In the records below, find the line that contains "Write part 3" and the line that contains "make_rivets()". Set down exactly those lines and every line between them, and nothing more.

__Dataset records__.
□ □ □ □ □ □ □
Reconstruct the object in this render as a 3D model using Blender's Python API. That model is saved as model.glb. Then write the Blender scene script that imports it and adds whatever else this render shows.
□ □ □ □ □ □ □
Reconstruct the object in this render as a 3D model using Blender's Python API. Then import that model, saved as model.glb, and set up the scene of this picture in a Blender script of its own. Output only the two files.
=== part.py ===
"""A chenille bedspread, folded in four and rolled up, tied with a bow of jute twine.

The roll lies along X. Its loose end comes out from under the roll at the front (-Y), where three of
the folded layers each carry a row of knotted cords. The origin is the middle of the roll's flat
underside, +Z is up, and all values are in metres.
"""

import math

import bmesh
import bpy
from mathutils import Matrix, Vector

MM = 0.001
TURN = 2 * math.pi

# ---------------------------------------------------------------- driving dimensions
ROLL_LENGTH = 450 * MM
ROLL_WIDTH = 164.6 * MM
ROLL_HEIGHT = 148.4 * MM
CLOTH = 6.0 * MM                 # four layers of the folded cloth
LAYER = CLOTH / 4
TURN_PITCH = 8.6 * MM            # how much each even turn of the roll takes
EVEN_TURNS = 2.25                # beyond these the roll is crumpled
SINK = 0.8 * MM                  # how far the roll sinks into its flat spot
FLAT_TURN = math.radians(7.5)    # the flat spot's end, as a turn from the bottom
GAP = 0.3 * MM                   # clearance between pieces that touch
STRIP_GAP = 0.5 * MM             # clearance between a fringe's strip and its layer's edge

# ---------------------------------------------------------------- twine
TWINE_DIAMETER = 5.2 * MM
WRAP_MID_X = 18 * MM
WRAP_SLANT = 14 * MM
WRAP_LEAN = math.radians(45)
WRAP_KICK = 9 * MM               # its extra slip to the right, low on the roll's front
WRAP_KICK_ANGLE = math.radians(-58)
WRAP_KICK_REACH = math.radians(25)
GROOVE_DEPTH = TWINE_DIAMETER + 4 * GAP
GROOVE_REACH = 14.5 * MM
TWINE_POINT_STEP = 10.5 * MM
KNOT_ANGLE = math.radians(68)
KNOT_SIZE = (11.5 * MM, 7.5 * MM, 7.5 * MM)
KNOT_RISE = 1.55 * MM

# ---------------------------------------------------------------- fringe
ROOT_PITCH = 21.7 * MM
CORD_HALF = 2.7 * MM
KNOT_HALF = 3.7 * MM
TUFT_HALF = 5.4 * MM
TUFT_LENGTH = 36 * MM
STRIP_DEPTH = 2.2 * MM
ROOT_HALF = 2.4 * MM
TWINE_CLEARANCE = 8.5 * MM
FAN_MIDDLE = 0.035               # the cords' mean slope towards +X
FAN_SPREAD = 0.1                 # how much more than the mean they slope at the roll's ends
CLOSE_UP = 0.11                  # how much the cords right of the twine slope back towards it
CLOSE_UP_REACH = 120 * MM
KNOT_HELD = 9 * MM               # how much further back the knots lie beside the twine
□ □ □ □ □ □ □
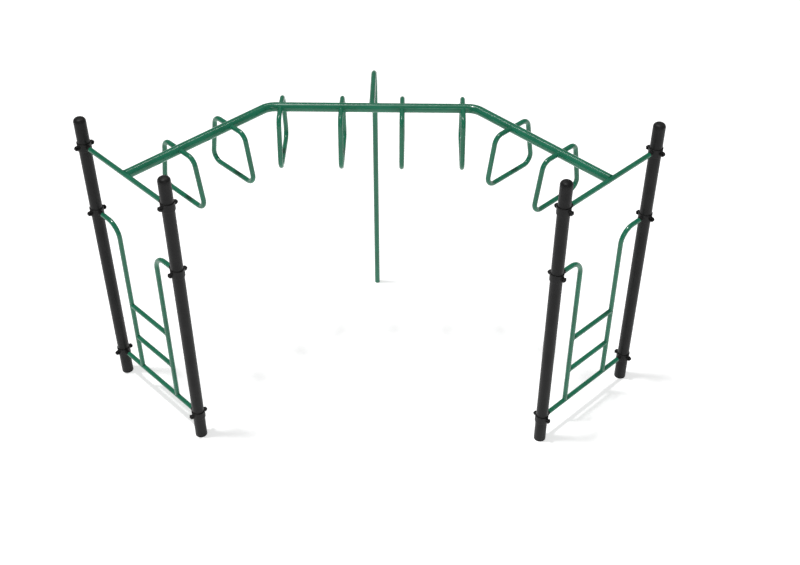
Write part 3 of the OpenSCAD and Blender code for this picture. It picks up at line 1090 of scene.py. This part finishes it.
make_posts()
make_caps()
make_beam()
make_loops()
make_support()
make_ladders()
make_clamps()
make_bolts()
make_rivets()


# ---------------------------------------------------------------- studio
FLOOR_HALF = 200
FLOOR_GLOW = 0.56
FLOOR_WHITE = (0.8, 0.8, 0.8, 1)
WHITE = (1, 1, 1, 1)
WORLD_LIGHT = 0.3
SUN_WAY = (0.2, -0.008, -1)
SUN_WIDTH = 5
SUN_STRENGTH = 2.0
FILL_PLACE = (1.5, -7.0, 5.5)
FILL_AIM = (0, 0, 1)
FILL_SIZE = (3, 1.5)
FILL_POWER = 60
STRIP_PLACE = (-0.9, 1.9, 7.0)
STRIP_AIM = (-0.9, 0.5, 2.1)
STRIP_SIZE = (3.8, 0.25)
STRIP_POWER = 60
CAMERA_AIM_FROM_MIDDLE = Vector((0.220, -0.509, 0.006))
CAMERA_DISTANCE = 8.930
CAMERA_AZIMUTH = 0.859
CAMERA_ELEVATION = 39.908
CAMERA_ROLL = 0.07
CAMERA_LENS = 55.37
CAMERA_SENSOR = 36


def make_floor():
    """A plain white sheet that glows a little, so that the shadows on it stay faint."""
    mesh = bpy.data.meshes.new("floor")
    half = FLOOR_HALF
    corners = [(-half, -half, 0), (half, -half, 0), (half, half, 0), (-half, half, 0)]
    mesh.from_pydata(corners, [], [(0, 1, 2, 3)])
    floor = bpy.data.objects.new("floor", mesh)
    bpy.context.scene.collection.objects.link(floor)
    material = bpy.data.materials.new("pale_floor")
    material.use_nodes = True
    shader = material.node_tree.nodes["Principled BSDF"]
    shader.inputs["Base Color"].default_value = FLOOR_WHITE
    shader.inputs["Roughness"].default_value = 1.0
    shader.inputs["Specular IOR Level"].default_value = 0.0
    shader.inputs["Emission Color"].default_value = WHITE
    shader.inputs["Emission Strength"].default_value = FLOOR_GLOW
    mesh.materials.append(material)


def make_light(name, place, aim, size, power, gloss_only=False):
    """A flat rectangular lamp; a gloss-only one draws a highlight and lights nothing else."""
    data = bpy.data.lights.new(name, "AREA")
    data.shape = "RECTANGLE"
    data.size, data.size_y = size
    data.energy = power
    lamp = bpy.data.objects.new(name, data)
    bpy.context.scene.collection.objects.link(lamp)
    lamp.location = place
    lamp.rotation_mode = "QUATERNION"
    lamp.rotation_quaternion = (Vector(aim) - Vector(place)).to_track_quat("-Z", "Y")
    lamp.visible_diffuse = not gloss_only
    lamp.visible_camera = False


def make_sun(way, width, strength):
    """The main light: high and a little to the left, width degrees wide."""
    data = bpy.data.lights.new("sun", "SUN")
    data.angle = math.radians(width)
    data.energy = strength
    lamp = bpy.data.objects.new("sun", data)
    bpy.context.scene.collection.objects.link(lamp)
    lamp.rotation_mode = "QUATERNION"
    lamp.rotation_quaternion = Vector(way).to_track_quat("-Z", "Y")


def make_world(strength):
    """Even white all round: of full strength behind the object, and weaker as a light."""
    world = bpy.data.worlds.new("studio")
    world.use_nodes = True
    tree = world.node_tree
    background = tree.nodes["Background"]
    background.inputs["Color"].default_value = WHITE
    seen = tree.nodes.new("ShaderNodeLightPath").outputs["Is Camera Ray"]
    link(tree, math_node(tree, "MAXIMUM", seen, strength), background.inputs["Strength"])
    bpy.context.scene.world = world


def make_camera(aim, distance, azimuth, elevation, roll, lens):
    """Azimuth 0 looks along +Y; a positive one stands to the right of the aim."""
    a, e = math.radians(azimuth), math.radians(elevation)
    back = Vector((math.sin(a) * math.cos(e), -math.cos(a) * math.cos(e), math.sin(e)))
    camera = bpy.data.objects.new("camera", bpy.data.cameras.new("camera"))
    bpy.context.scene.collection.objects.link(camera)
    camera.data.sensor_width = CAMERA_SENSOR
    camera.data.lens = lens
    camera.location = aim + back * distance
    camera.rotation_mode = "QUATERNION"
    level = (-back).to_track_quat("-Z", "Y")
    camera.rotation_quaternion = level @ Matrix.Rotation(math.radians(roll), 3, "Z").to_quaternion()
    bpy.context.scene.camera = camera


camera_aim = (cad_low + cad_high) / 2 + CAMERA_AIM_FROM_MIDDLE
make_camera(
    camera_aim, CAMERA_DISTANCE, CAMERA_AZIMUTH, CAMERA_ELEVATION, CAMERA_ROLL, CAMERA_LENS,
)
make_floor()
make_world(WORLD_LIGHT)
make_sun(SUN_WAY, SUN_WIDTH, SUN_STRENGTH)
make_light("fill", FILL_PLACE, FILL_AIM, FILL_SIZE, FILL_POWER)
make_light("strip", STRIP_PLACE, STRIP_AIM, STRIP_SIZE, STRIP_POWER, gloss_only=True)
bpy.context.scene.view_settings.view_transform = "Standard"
□ □ □ □ □ □ □
__The result__.
Write part 3 of the OpenSCAD and Blender code for this picture. It picks up at line 1090 of scene.py. This part finishes it.
make_posts()
make_caps()
make_beam()
make_loops()
make_support()
make_ladders()
make_clamps()
make_bolts()
make_rivets()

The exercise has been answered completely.